| REQUEST |
Can the data below be set down again exactly, line for line?

| DATASET EXTRACT |

================================

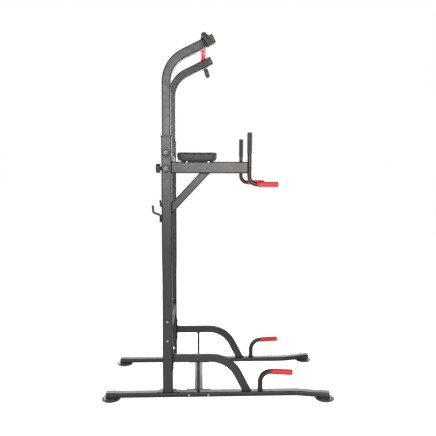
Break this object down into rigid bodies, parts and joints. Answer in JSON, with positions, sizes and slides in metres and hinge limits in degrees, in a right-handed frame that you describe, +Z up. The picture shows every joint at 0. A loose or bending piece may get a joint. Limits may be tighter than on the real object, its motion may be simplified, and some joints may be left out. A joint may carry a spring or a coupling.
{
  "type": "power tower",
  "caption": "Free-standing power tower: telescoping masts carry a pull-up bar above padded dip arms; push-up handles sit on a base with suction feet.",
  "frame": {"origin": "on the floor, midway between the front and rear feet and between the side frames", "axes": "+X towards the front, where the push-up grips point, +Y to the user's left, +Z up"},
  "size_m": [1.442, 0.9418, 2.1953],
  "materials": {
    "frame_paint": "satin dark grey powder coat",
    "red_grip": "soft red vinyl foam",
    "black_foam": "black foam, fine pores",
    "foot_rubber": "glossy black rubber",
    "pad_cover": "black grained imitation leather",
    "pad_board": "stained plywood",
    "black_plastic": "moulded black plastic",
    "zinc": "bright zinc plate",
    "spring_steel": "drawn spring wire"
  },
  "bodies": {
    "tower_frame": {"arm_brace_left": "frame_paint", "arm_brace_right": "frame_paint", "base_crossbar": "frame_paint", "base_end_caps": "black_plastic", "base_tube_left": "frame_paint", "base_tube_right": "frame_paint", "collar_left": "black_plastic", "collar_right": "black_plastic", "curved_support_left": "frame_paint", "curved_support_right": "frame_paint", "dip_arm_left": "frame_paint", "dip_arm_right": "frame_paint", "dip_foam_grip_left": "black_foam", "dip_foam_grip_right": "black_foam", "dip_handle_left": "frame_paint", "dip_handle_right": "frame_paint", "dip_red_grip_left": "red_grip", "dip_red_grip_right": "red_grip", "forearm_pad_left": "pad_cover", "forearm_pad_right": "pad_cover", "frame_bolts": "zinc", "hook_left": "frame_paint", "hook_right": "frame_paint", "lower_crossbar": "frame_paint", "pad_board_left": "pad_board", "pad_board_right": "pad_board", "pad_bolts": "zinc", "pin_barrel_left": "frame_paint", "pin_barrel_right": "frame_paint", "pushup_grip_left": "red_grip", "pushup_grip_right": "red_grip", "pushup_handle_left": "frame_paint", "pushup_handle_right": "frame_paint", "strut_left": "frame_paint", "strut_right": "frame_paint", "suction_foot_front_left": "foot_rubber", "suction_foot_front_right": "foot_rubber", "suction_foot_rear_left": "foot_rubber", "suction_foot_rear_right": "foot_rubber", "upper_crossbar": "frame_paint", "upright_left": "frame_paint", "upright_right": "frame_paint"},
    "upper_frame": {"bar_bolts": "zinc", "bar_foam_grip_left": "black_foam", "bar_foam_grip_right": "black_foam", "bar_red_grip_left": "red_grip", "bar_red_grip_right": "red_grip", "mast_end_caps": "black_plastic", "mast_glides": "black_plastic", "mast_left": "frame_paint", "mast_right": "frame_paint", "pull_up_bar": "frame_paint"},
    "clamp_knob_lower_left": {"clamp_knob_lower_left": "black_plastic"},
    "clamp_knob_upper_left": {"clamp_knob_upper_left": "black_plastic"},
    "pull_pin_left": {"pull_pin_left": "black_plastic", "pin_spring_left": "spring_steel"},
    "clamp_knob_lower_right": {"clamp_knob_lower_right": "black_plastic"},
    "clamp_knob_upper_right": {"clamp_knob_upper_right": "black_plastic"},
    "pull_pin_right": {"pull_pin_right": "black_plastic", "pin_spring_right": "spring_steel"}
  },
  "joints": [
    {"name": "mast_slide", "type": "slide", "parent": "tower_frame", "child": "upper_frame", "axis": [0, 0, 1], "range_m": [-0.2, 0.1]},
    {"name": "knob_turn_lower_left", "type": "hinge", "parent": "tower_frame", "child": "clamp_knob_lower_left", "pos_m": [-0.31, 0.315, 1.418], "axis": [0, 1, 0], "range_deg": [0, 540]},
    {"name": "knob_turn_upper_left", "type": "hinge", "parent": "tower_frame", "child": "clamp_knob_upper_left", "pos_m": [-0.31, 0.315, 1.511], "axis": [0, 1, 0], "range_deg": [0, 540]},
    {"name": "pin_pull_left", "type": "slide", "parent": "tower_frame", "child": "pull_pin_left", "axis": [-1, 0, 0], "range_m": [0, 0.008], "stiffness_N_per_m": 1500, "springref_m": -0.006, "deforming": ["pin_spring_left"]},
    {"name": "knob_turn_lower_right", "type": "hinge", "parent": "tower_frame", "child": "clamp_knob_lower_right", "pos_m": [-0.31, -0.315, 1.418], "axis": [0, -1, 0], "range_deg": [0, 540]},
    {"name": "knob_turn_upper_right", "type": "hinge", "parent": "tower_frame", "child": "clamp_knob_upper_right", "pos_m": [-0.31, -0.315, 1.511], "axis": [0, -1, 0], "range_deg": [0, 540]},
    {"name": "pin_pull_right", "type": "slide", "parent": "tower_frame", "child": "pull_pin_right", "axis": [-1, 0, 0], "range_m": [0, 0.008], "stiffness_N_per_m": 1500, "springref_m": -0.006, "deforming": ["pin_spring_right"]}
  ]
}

================================

| WRITTEN ANSWER |
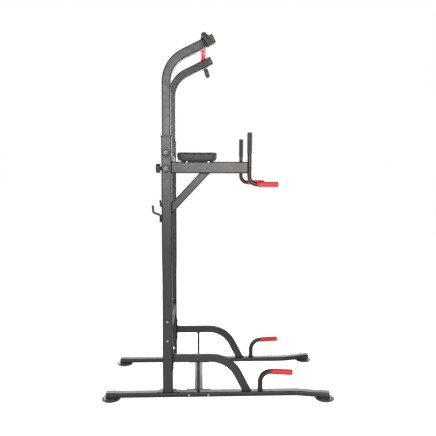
Break this object down into rigid bodies, parts and joints. Answer in JSON, with positions, sizes and slides in metres and hinge limits in degrees, in a right-handed frame that you describe, +Z up. The picture shows every joint at 0. A loose or bending piece may get a joint. Limits may be tighter than on the real object, its motion may be simplified, and some joints may be left out. A joint may carry a spring or a coupling.
{
  "type": "power tower",
  "caption": "Free-standing power tower: telescoping masts carry a pull-up bar above padded dip arms; push-up handles sit on a base with suction feet.",
  "frame": {"origin": "on the floor, midway between the front and rear feet and between the side frames", "axes": "+X towards the front, where the push-up grips point, +Y to the user's left, +Z up"},
  "size_m": [1.442, 0.9418, 2.1953],
  "materials": {
    "frame_paint": "satin dark grey powder coat",
    "red_grip": "soft red vinyl foam",
    "black_foam": "black foam, fine pores",
    "foot_rubber": "glossy black rubber",
    "pad_cover": "black grained imitation leather",
    "pad_board": "stained plywood",
    "black_plastic": "moulded black plastic",
    "zinc": "bright zinc plate",
    "spring_steel": "drawn spring wire"
  },
  "bodies": {
    "tower_frame": {"arm_brace_left": "frame_paint", "arm_brace_right": "frame_paint", "base_crossbar": "frame_paint", "base_end_caps": "black_plastic", "base_tube_left": "frame_paint", "base_tube_right": "frame_paint", "collar_left": "black_plastic", "collar_right": "black_plastic", "curved_support_left": "frame_paint", "curved_support_right": "frame_paint", "dip_arm_left": "frame_paint", "dip_arm_right": "frame_paint", "dip_foam_grip_left": "black_foam", "dip_foam_grip_right": "black_foam", "dip_handle_left": "frame_paint", "dip_handle_right": "frame_paint", "dip_red_grip_left": "red_grip", "dip_red_grip_right": "red_grip", "forearm_pad_left": "pad_cover", "forearm_pad_right": "pad_cover", "frame_bolts": "zinc", "hook_left": "frame_paint", "hook_right": "frame_paint", "lower_crossbar": "frame_paint", "pad_board_left": "pad_board", "pad_board_right": "pad_board", "pad_bolts": "zinc", "pin_barrel_left": "frame_paint", "pin_barrel_right": "frame_paint", "pushup_grip_left": "red_grip", "pushup_grip_right": "red_grip", "pushup_handle_left": "frame_paint", "pushup_handle_right": "frame_paint", "strut_left": "frame_paint", "strut_right": "frame_paint", "suction_foot_front_left": "foot_rubber", "suction_foot_front_right": "foot_rubber", "suction_foot_rear_left": "foot_rubber", "suction_foot_rear_right": "foot_rubber", "upper_crossbar": "frame_paint", "upright_left": "frame_paint", "upright_right": "frame_paint"},
    "upper_frame": {"bar_bolts": "zinc", "bar_foam_grip_left": "black_foam", "bar_foam_grip_right": "black_foam", "bar_red_grip_left": "red_grip", "bar_red_grip_right": "red_grip", "mast_end_caps": "black_plastic", "mast_glides": "black_plastic", "mast_left": "frame_paint", "mast_right": "frame_paint", "pull_up_bar": "frame_paint"},
    "clamp_knob_lower_left": {"clamp_knob_lower_left": "black_plastic"},
    "clamp_knob_upper_left": {"clamp_knob_upper_left": "black_plastic"},
    "pull_pin_left": {"pull_pin_left": "black_plastic", "pin_spring_left": "spring_steel"},
    "clamp_knob_lower_right": {"clamp_knob_lower_right": "black_plastic"},
    "clamp_knob_upper_right": {"clamp_knob_upper_right": "black_plastic"},
    "pull_pin_right": {"pull_pin_right": "black_plastic", "pin_spring_right": "spring_steel"}
  },
  "joints": [
    {"name": "mast_slide", "type": "slide", "parent": "tower_frame", "child": "upper_frame", "axis": [0, 0, 1], "range_m": [-0.2, 0.1]},
    {"name": "knob_turn_lower_left", "type": "hinge", "parent": "tower_frame", "child": "clamp_knob_lower_left", "pos_m": [-0.31, 0.315, 1.418], "axis": [0, 1, 0], "range_deg": [0, 540]},
    {"name": "knob_turn_upper_left", "type": "hinge", "parent": "tower_frame", "child": "clamp_knob_upper_left", "pos_m": [-0.31, 0.315, 1.511], "axis": [0, 1, 0], "range_deg": [0, 540]},
    {"name": "pin_pull_left", "type": "slide", "parent": "tower_frame", "child": "pull_pin_left", "axis": [-1, 0, 0], "range_m": [0, 0.008], "stiffness_N_per_m": 1500, "springref_m": -0.006, "deforming": ["pin_spring_left"]},
    {"name": "knob_turn_lower_right", "type": "hinge", "parent": "tower_frame", "child": "clamp_knob_lower_right", "pos_m": [-0.31, -0.315, 1.418], "axis": [0, -1, 0], "range_deg": [0, 540]},
    {"name": "knob_turn_upper_right", "type": "hinge", "parent": "tower_frame", "child": "clamp_knob_upper_right", "pos_m": [-0.31, -0.315, 1.511], "axis": [0, -1, 0], "range_deg": [0, 540]},
    {"name": "pin_pull_right", "type": "slide", "parent": "tower_frame", "child": "pull_pin_right", "axis": [-1, 0, 0], "range_m": [0, 0.008], "stiffness_N_per_m": 1500, "springref_m": -0.006, "deforming": ["pin_spring_right"]}
  ]
}